Background: Although older adults make up the largest percentage of cancer patients, comparatively few studies have focused on understanding the different effect of cancer on psychological and physical well being in the old afe as against to younger age, and the factors that may account for the differences.
Aims: To present an integrative review of three studies by our group on psychological and physical outcomes of cancer in old age as against younger age, and to present several possible explanatory factors.
Methods: Two studies were conducted with breast cancer patients, with 83 and 94 patients respectively; one study was with 92 colorectal patients. Participants in each study were split into two groups, aged younger and older than 65 years. Statistical analyses included structural equation modeling and tests of mediation.
Results: The first two studies showed lower distress and lower fatigue but higher levels of sleep problems in older breast cancer patients. The association between distress and fatigue was significantly stronger in the younger than in the older group. Results of the different patterns of association between distress, fatigue and pro-inflammatory cytokine in older and younger cancer patients will be presented too.

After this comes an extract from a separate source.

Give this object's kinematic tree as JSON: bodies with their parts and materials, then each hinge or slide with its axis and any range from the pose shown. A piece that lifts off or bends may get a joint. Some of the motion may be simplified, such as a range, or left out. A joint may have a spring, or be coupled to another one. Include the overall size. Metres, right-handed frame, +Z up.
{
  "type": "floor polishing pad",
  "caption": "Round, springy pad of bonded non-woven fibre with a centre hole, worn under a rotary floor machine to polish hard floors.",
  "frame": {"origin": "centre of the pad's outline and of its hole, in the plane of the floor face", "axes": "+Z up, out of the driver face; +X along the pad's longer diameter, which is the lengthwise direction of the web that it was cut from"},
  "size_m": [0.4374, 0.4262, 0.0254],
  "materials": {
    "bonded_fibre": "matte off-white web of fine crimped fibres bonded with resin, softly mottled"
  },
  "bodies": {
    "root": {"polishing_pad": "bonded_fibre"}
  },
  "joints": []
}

In the study with colorectal cancer patients, lower levels of distress were found among the older patients. The relation between age and distress was mediated by personal resilience, which was significantly higher among the older cancer patients.
Conclusions: Older and younger cancer patients differ in levels of distress, fatigue and sleep problems, and in the relations among these factors. In addition to the contribution of tumor- and treatment-related factors, the studies show that psycho-social resources such as resilience also play a part in the diverse expression of symptoms.